(begin)
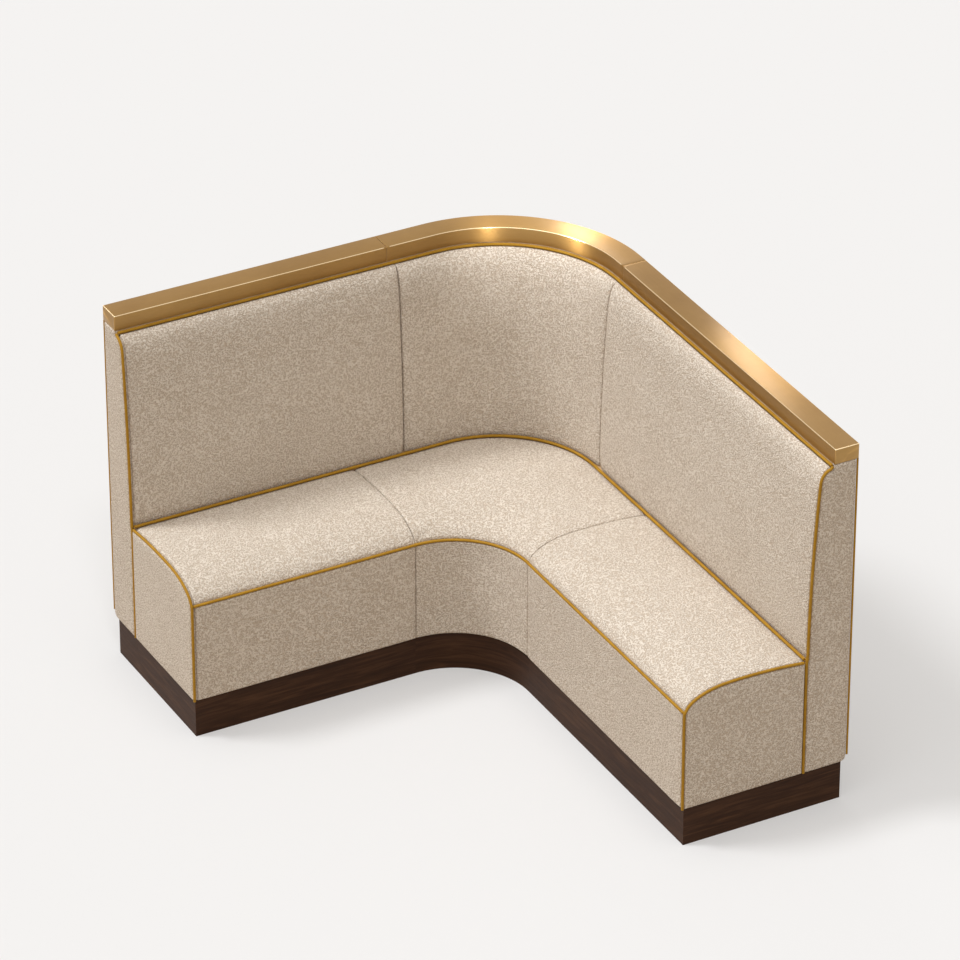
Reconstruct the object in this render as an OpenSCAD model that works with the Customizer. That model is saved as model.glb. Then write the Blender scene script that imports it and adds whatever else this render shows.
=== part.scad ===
// L-shaped corner banquette bench: three seat units and three back units on a
// recessed plinth, piped upholstery, and a brass cap rail along the back.
// Drawn with the outer back corner at zero. Along the left wing x grows from
// that corner and y is the depth, and along the right wing the two change
// places, so right-hand pieces are left-hand ones mirrored about the diagonal.

/* [Overall] */
// Length of the left wing, from the outer back corner
left_l = 1440; // [1300:10:2400]
// Length of the right wing, from the outer back corner
right_l = 1620; // [1300:10:2400]
// Overall height, to the top of the cap rail
overall_h = 1120; // [1000:5:1300]
// Depth from the back to the front of the seat
depth = 520; // [490:5:620]

/* [Corner] */
// Outer radius of the back's corner
corner_r = 450; // [400:5:455]
// Radius of the seat's inside front corner
front_r = 225; // [180:5:300]
// Back seam on the left wing, from the outer corner
back_seam_left = 580; // [500:5:700]
// Back seam on the right wing, from the outer corner
back_seam_right = 465; // [460:5:700]
// Cap rail joint on the left wing, from the outer corner
cap_joint_left = 600; // [500:5:700]
// Cap rail joint on the right wing, from the outer corner
cap_joint_right = 480; // [460:5:700]

/* [Seat] */
// Height of the seat where it meets the back
seat_back_h = 478; // [440:1:500]
// Fall of the seat from there to its front edge
seat_fall = 48; // [20:1:60]
// Width of the rounding in which the seat falls
nose_w = 170; // [100:5:250]
// Rise of the seat's crown
seat_crown = 12; // [0:1:16]
// Height of the seat's front edge above the deck
seat_foam = 42; // [30:1:70]
// Thickness of the seat deck
deck_t = 18; // [12:1:25]
// Thickness of the seat frame's rails and ribs
seat_rail_t = 22; // [18:1:30]
// Widest clear bay between seat ribs
seat_bay = 420; // [300:10:600]

/* [Back] */
// Thickness of the back where the seat meets it
back_t = 140; // [132:1:160]
// Thickness of the back just below its top roll
back_top_t = 118; // [112:1:126]
// Height of the top roll
roll_h = 46; // [30:1:60]
// Belly of the inside back
back_belly = 5; // [0:1:10]
// Thickness of the back's foam
back_foam = 44; // [35:1:46]
// Thickness of the board behind the foam
back_board_t = 9; // [6:1:12]
// Width of the frame's studs and rails
stud_w = 38; // [30:1:50]
// How far the studs in the curve stand in from the curved rails' faces
stud_set_in = 3; // [2:0.5:5]
// Widest clear bay between studs
back_bay = 380; // [300:10:600]
// Thickness of the covered outside back
outside_t = 8; // [6:1:10]

/* [Covered panels] */
// Thickness of the fascia and end panels
panel_t = 12; // [10:1:16]
// Radius of the end panels' lower back corner
panel_r = 20; // [5:1:25]
// Depth that a plain seam draws in
seam_in = 4; // [0:0.5:6]
// Width over which a seam draws the cover in
seam_w = 22; // [10:1:40]

/* [Piping] */
// Diameter of the piping
piping_d = 9; // [6:0.5:10]
// How far the edge piping stands out from an end
piping_out = 1.5; // [0.5:0.5:2.5]

/* [Cap rail] */
// Width of the cap rail
cap_w = 74; // [70:1:80]
// Height of the cap rail
cap_h = 46; // [35:1:60]
// Wall of the folded brass
cap_wall = 2; // [1.5:0.5:3]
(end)
**JOB:** Write out the material exactly as given.

**WRITTEN SOLUTION:**
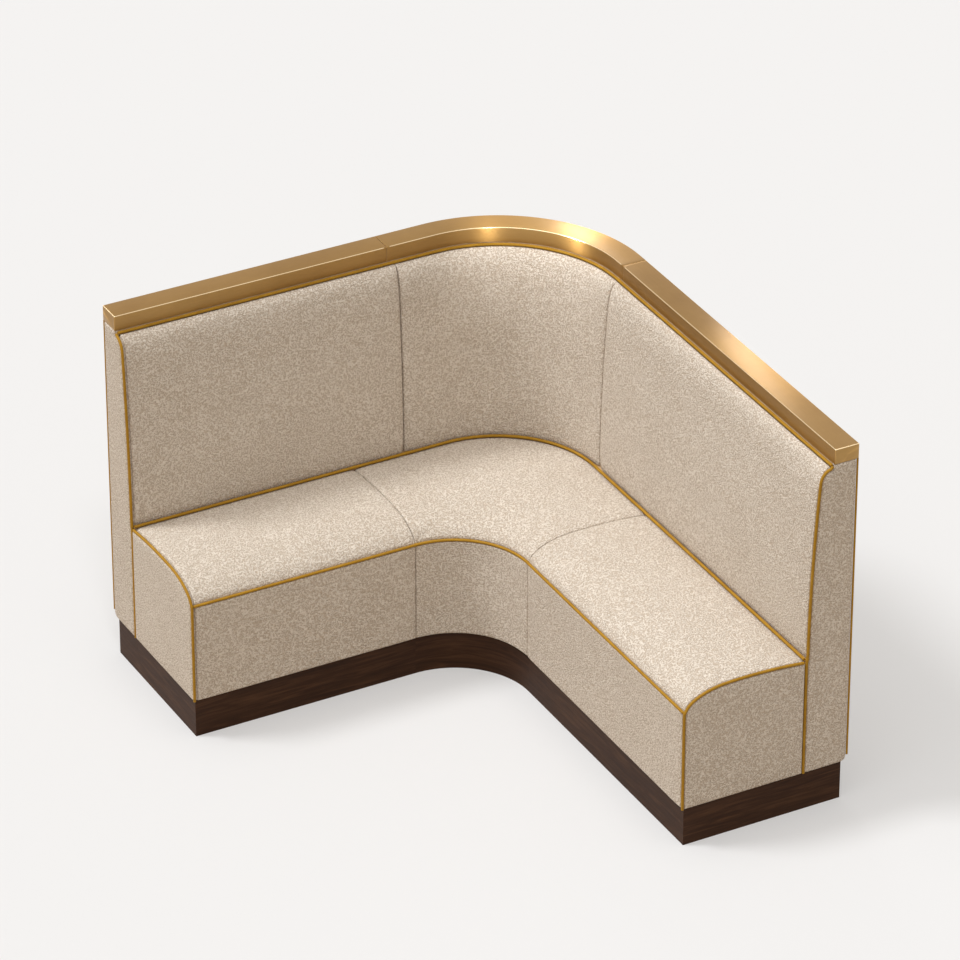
Reconstruct the object in this render as an OpenSCAD model that works with the Customizer. That model is saved as model.glb. Then write the Blender scene script that imports it and adds whatever else this render shows.
=== part.scad ===
// L-shaped corner banquette bench: three seat units and three back units on a
// recessed plinth, piped upholstery, and a brass cap rail along the back.
// Drawn with the outer back corner at zero. Along the left wing x grows from
// that corner and y is the depth, and along the right wing the two change
// places, so right-hand pieces are left-hand ones mirrored about the diagonal.

/* [Overall] */
// Length of the left wing, from the outer back corner
left_l = 1440; // [1300:10:2400]
// Length of the right wing, from the outer back corner
right_l = 1620; // [1300:10:2400]
// Overall height, to the top of the cap rail
overall_h = 1120; // [1000:5:1300]
// Depth from the back to the front of the seat
depth = 520; // [490:5:620]

/* [Corner] */
// Outer radius of the back's corner
corner_r = 450; // [400:5:455]
// Radius of the seat's inside front corner
front_r = 225; // [180:5:300]
// Back seam on the left wing, from the outer corner
back_seam_left = 580; // [500:5:700]
// Back seam on the right wing, from the outer corner
back_seam_right = 465; // [460:5:700]
// Cap rail joint on the left wing, from the outer corner
cap_joint_left = 600; // [500:5:700]
// Cap rail joint on the right wing, from the outer corner
cap_joint_right = 480; // [460:5:700]

/* [Seat] */
// Height of the seat where it meets the back
seat_back_h = 478; // [440:1:500]
// Fall of the seat from there to its front edge
seat_fall = 48; // [20:1:60]
// Width of the rounding in which the seat falls
nose_w = 170; // [100:5:250]
// Rise of the seat's crown
seat_crown = 12; // [0:1:16]
// Height of the seat's front edge above the deck
seat_foam = 42; // [30:1:70]
// Thickness of the seat deck
deck_t = 18; // [12:1:25]
// Thickness of the seat frame's rails and ribs
seat_rail_t = 22; // [18:1:30]
// Widest clear bay between seat ribs
seat_bay = 420; // [300:10:600]

/* [Back] */
// Thickness of the back where the seat meets it
back_t = 140; // [132:1:160]
// Thickness of the back just below its top roll
back_top_t = 118; // [112:1:126]
// Height of the top roll
roll_h = 46; // [30:1:60]
// Belly of the inside back
back_belly = 5; // [0:1:10]
// Thickness of the back's foam
back_foam = 44; // [35:1:46]
// Thickness of the board behind the foam
back_board_t = 9; // [6:1:12]
// Width of the frame's studs and rails
stud_w = 38; // [30:1:50]
// How far the studs in the curve stand in from the curved rails' faces
stud_set_in = 3; // [2:0.5:5]
// Widest clear bay between studs
back_bay = 380; // [300:10:600]
// Thickness of the covered outside back
outside_t = 8; // [6:1:10]

/* [Covered panels] */
// Thickness of the fascia and end panels
panel_t = 12; // [10:1:16]
// Radius of the end panels' lower back corner
panel_r = 20; // [5:1:25]
// Depth that a plain seam draws in
seam_in = 4; // [0:0.5:6]
// Width over which a seam draws the cover in
seam_w = 22; // [10:1:40]

/* [Piping] */
// Diameter of the piping
piping_d = 9; // [6:0.5:10]
// How far the edge piping stands out from an end
piping_out = 1.5; // [0.5:0.5:2.5]

/* [Cap rail] */
// Width of the cap rail
cap_w = 74; // [70:1:80]
// Height of the cap rail
cap_h = 46; // [35:1:60]
// Wall of the folded brass
cap_wall = 2; // [1.5:0.5:3]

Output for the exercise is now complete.